Secondo il Presidente Rosolino Cicero, i capisaldi della questione collaboratori dei Ds “sono l’articolo 36 della Costituzione italiana, l’art. 24 del CCNL 2006-2009 e il formale riconoscimento dei docenti che ai sensi del D. Lgs 165/2001 e della L. 107/2015 si adoperano e si impegnano con alta professionalità e grande spirito di servizio in favore delle loro comunità scolastiche. Non è più possibile misconoscere qualità e quantità del lavoro quotidianamente espletato e necessario a ciascun autonomo progetto educativo. Dobbiamo uscire dal perimetro della gabbia stipendiale dell’anzianità per transitare alla piena valorizzazione professionale che non può non tenere conto dell’esperienza professionale negli ambienti di apprendimento e dell’insostituibile lavoro per il funzionamento organizzativo e didattico.”
La battaglia che porta avanti Ancodis è proprio quella di riconoscere il lavoro di chi collabora a stretto contatto con il preside all’intento del nuovo contratto: “Ripartiamo dal lavoro di chi vuole impegnarsi in attività aggiuntive, determinando formazione specifica obbligatoria, regole chiare per l’accesso, indicazioni trasparenti per la permanenza e il tempo dedicato, strumenti trasparenti per documentare il percorso professionale di ciascuno, servizio riconosciuto per una carriera dinamica e integrata“, prosegue Cicero.
“Per valorizzare la professione docente, conclude Cicero, non si abbia il timore di riconoscere la qualità e la quantità del lavoro di chi privilegia l’approfondimento della propria disciplina, le metodologie innovative, la relazione con gli studenti e di chi – oltre al lavoro nell’ambiente di apprendimento – aggiunge le attività di tipo organizzativo a supporto dell’autonomia ma a vantaggio della comunità professionale.”
Dunque una visione che dovrebbe essere ricompreso già nel prossimo contratto, al momento latitante da 38 mesi, come ricordava ieri Caterina Altamore, responsabile scuola PD Sicilia.
L’atto di indirizzo
Un contratto che, come sappiamo, non garantirà aumenti importanti e soprattuto sufficienti al personale scolastico.

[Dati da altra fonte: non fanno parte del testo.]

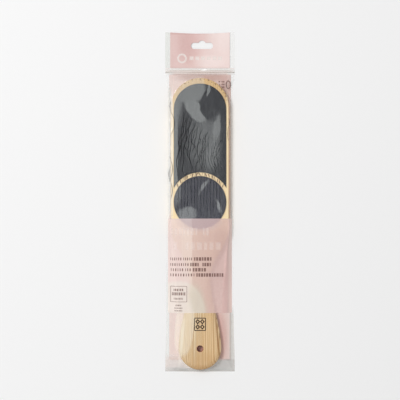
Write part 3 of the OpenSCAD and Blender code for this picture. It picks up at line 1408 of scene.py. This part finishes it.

Punti di riferimento del documento che Bianchi ha presentato ai sindacati, spiega il Ministero dell’Istruzione, che sta alla base del rinnovo contrattuale, come previsto dal decreto legislativo 165 del 2001 (Testo Unico sul pubblico impiego), sono il Piano Nazionale di Ripresa e Resilienza, il Patto per la scuola, l’atto di indirizzo quadro per i rinnovi contrattuali delle pubbliche amministrazioni per il triennio 2019-2021.
Il vero problema, tuttavia, è rappresentato dalla risorse a disposizione, che restano insufficienti per le organizzazioni sindacali.
Ancora all’atto di indirizzo previsto dal Ministero mancano le cifre che però non sono un vero mistero: ci sarebbero attualmente 87 euro lordi compresi di elemento perequativo da 11,5 euro medi. Con l’aggiunta dei fondi della Legge di Bilancio si salirebbe a 100-105 euro lordi mensili.
Inoltre, con i 200 milioni di euro una tantum per il 2022, l’asticella degli aumenti medi lordi mensili sarebbe di 120-125, poi dal 2023 si arriverebbe a 100-105.